No solo la nostalgia por la gloria imperial es el disparador de uno de los períodos más fértiles de la historia de la literatura universal, también lo es la respuesta de la Iglesia católica a la Reforma protestante de los siglos precedentes. En ese sentido, el Concilio de Trento (Contrarreforma) —celebrado entre 1545 y 1563 con el propósito de reformar los principios de la Iglesia— da pie para que los llamados moralistas sienten cátedra sobre el comportamiento social y, mediante sus obras y personajes, aleccionen a los integrantes del colectivo social. El jesuita Baltasar Gracián es uno de los ejemplos de escritura filosófico-moral, y de pensamiento, que contribuyen a la productividad barroca.
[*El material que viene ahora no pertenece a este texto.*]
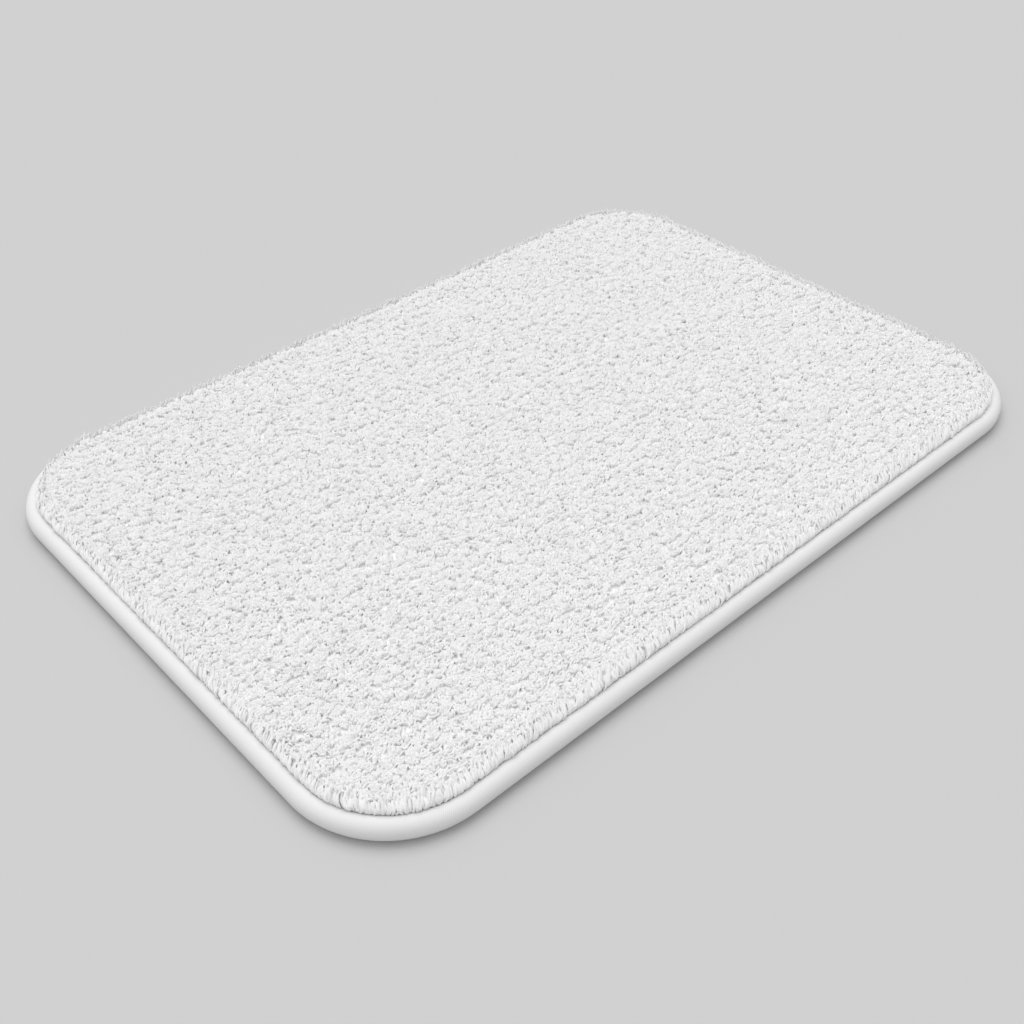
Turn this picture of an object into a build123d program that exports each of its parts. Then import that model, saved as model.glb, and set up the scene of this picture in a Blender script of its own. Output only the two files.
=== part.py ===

Así, el comportamiento de una sociedad en crisis se ve retratado por las artes en general. La literatura, en particular, observa, mimetiza, parodia, satiriza, enseña, extraña el contorno social y nos entrega una de las mejores producciones literarias de todos los tiempos. Mis recomendaciones (entre un mar de ejemplos) para entender las letras del siglo dorado y su legado, que resultan imperdibles para cualquier lector moderno (además de las ya mencionadas), son: Miguel de Cervantes (1547-1616): La gitanilla (1613) y El licenciado Vidriera (1613); Francisco de Quevedo (1580-1645): Historia de la vida del Buscón (1626); Lope de Vega (1562-1635): La dama boba (1613) y El caballero de Olmedo (1620); Pedro Calderón de la Barca (1600-1681): La dama duende (1636), La vida es sueño (1635) y El mágico prodigioso; Tirso de Molina (1579-1648): El burlador de Sevilla (1630) y, por supuesto, mis mujeres, que no faltan: María de Zayas y Sotomayor (1590-1661): El prevenido engañado (1637) y La esclava de su amante (1647), y sor Juana Inés de la Cruz (1648-1695): Hombres necios que acusáis (1689).